In The Redemption Project, airing at the coveted 9 p.m. Sunday-evening slot formerly occupied by Anthony Bourdain, the journalist profiles true stories of redemption and forgiveness taking place behind prison walls. In the premiere episode, a woman forgives the man who stabbed her son to death over a bag of heroin. In another, a father probes his daughter's killer on the events that led to the tragedy. Many of the shows end with forgiveness and reconciliation and some simply with baby steps toward closure.
"I've been working inside prisons and on criminal justice off and on for about 25 years, so I knew how much genius and wisdom and transformation can happen inside a prison," he said. "There are people who have done really bad things and you know, who have gone into prison and 10 years later, 20 years later, they are just remarkable human beings who are more wise and stronger and have better perspective than 99% of the people who are not in prison."
While prison is the setting, the larger picture of the show is to inspire viewers to forgive each other for much smaller offenses. Jones says he was inspired to create the show out of his dismay over the lack of forgiveness and empathy in culture. His hope is that, by watching the stories of the heart-wrenching cases, viewers will realize the need for reconciliation in their own lives, whether a personal relationship or even a social media dustup.
"Even just the fact that people are willing to walk into that room and sit down and look each other eyeball to eyeball, human being to human being, and try to have a conversation, what excuse do we have right for not speaking to somebody we blocked somebody during the 2016 election on Facebook or our cousin that blew up at Thanksgiving dinner?" he said. "If those people on the show can take on these heavy lifts, there's always somebody that we can offer an apology to. There's always somebody that we can at least open our heart to be willing to forgive them or understand them even if we never actually have the conversation."

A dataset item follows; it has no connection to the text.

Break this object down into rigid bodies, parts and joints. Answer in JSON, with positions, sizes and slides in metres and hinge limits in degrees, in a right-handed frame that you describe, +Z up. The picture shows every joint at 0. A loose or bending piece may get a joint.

Jones says viewers will hear the word "God" a lot on the show, because nine times out of 10, the participants on both sides of the bars are believers who have seriously grappled with the biblical mandate of forgiveness.
"We have to remember that all of us have sinned and fallen short of the glory of God," he said. "We all need forgiveness and grace and redemption every day. And the best way that we can be close to God is to extend that grace and redemption to others."
The Redemption Project premieres April 28 at 9 p.m. on CNN.
Listen to the podcast to hear Jentezen Franklin talk about the need for prison reform.
DeWayne Hamby is a communications specialist and longtime journalist covering faith-based music, entertainment, books and the retail industry. He is the author of the book Gratitude Adjustment. Connect with him at dewaynehamby.com or on Twitter, @dewaynehamby.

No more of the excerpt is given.